The show includes work by both local and international artists, amongst them: Sunil Gupta (India/ Thailand/ Canada/ UK), an artist who uses his own history as a gay HIV positive person who has lived in three continents; Chila Burman (UK) who was active in the black British arts movement of the 80`s and the renown collective Moti Roti (Trinidad/ Pakistan/ UK) whose dynamic and visually lush projects, inspired by the carnival traditions, engage subtly in transformative social commentary.
The South African contingent includes key artists such as Omar Badsha who rose to prominence as a lyrical documentary photographer during apartheid days. Badsha, together with younger upcoming artists, Usha Seejarim, Durban-based Faiza Galdhari and Zen Marie were all commissioned to produce new work for this show.

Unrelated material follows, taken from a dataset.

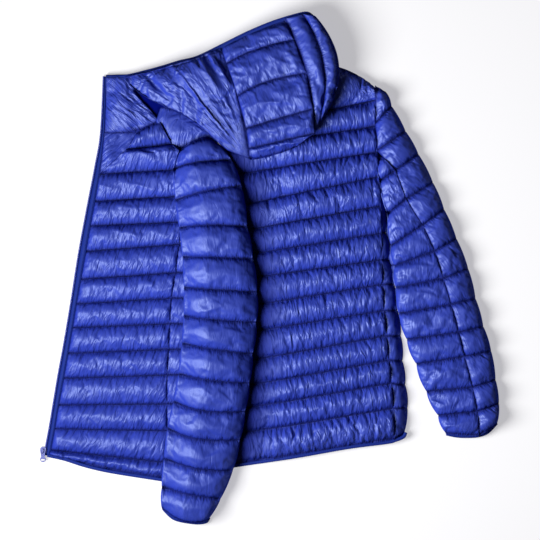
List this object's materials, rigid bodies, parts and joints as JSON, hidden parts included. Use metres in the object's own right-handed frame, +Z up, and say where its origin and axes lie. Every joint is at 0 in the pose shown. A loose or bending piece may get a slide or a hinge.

Zayd Minty is a cultural producer and organiser who was born and educated in Durban but has worked, since 1991, in Cape Town, particularly around issues of culture and transformation. He was previously artistic director of the Cape Town Festival (2002) and is presently deputy director of the District Six Museum. Amongst his curatorial achievements are ‘Isintu’ (1998) which showed at the SA National Gallery and ‘Returning the Gaze’ (2000), a public art project. He is a fourth generation South African of Gujerati/ Indian descent.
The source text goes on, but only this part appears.